高级调试工具¶
mssanitizer 内存检测¶
mssanitizer 是昇腾平台的内存安全检测工具,可检测通信算子中的内存越界、未对齐访问等问题。
编译集成¶
在 CMakeLists.txt 中添加 sanitizer 编译选项:
option(ENABLE_SANITIZER "Enable mssanitizer for memory checking" OFF)
if(ENABLE_SANITIZER)
target_compile_options(comm_kernel PRIVATE -fsanitize=memory)
target_link_options(comm_kernel PRIVATE -fsanitize=memory)
target_compile_options(compute_kernel PRIVATE -fsanitize=memory)

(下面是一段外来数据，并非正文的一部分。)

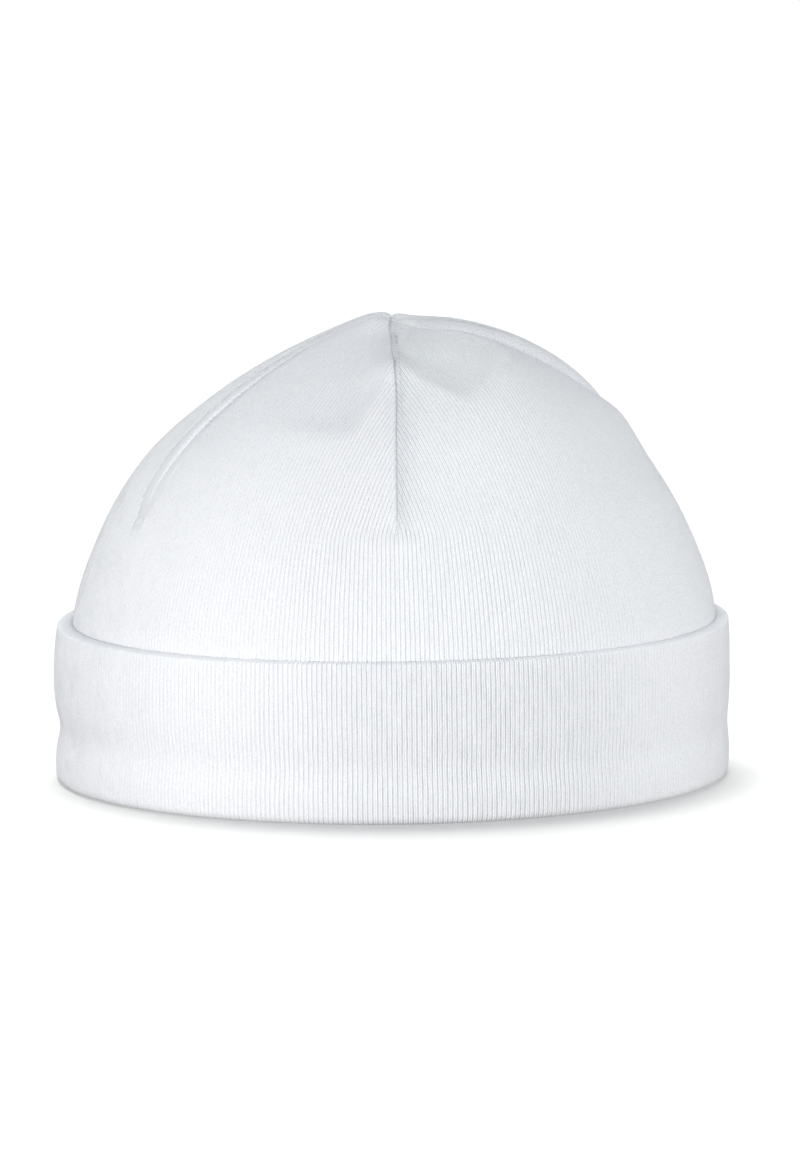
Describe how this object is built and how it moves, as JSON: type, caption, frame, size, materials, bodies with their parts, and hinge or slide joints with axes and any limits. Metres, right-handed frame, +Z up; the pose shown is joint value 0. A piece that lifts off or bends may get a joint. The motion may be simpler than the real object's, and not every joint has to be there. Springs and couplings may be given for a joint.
{
  "type": "beanie",
  "caption": "Small close-fitting knitted hat with a domed, darted crown and a plain turned-up cuff, worn on a baby's head and standing on its cuff when taken off.",
  "frame": {"origin": "centre of the base, on the surface that the beanie stands on", "axes": "+Z up through the crown, -Y out of the front dart, +X to the right as seen from the front"},
  "size_m": [0.1205, 0.1196, 0.0831],
  "materials": {
    "white_rib_knit": "matt cool-white fine rib knit of combed cotton"
  },
  "bodies": {
    "root": {"crown": "white_rib_knit", "cuff": "white_rib_knit"}
  },
  "joints": []
}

target_link_options(compute_kernel PRIVATE -fsanitize=memory)
endif()
使用方式¶
# 编译带 sanitizer 的版本
cmake .. -DENABLE_SANITIZER=ON
make -j
# 运行(mssanitizer 自动检测)
mssanitizer --tool=memcheck mpirun -np 8 ./my_operator
可检测问题¶
| 问题类型 | 说明 | 通信算子中的典型场景 |
|---|---|---|
| GM 越界读 | 读取超出分配范围的 GM 地址 | Tile 分块时边界计算错误 |
| GM 越界写 | 写入超出分配范围的 GM 地址 | 远端地址偏移计算溢出 |
| UB 越界 | 访问超出 UB 容量 | Tile 大小设置过大 |
| 未对齐访问 | 未满足对齐要求 | Signal 地址非 4B 对齐 |
输出解读¶
[mssanitizer] ERROR: out-of-bounds access at GM address 0x12345678
in kernel CommKernelEntry at comm_kernel.cpp:142
allocated at main.cpp:89 with size 65536
accessed offset: 65540 (4 bytes beyond allocation)
重点关注:
- out-of-bounds:检查 Tile 边界和远端地址计算
- use-after-free:检查 buffer 生命周期
- uninitialized:检查信号矩阵是否清零
环境变量调试¶
# HCCL 调试
export HCCL_LOG_LEVEL=DEBUG # HCCL 日志级别
export HCCL_BUFFSIZE=1024 # 通信缓冲区大小(MB)
# ACL 错误码检查
export ACL_ERROR_ABORT=1 # 遇到 ACL 错误立即 abort
缩小问题规模¶
#define DEBUG_MODE
#ifdef DEBUG_MODE
static constexpr uint32_t G_ORIG_M = 128;
static constexpr uint32_t G_ORIG_N = 256;
static constexpr int COMPUTE_BLOCK_NUM = 2;
static constexpr int COMM_BLOCK_NUM = 2;
#endif
Host 侧性能计时¶
aclrtEvent startEvent, endEvent;
aclrtCreateEvent(&startEvent);
aclrtCreateEvent(&endEvent);
aclrtRecordEvent(startEvent, stream);
launchKernel(..., stream);
aclrtRecordEvent(endEvent, stream);
aclrtSynchronizeStream(stream);
float elapsed_ms;
aclrtEventElapsedTime(&elapsed_ms, startEvent, endEvent);
printf("Kernel time: %.3f ms\n", elapsed_ms);
Warmup + 多次测量¶
// Warmup(排除首次开销)
for (int i = 0; i < WARMUP_ITERS; i++) {
ClearSignals();
LaunchKernel(...);
aclrtSynchronizeStream(stream);
}
// 正式测量
float total_ms = 0;
for (int i = 0; i < MEASURE_ITERS; i++) {
ClearSignals();
aclrtRecordEvent(start, stream);
LaunchKernel(...);
aclrtRecordEvent(end, stream);
aclrtSynchronizeStream(stream);
float ms;
aclrtEventElapsedTime(&ms, start, end);
total_ms += ms;
}
printf("Average: %.3f ms\n", total_ms / MEASURE_ITERS);
msprof 硬件 Profiling¶
对于 Device 侧管道级分析:
# 采集 kernel 执行 timeline
msprof --output=./prof_data --application="mpirun -np 8 ./my_operator"
# 导出分析结果
msprof --export=timeline --output=./prof_data
可展示 MTE2/MTE3/Cube/Vec 管道占用率,定位通信/计算重叠空洞。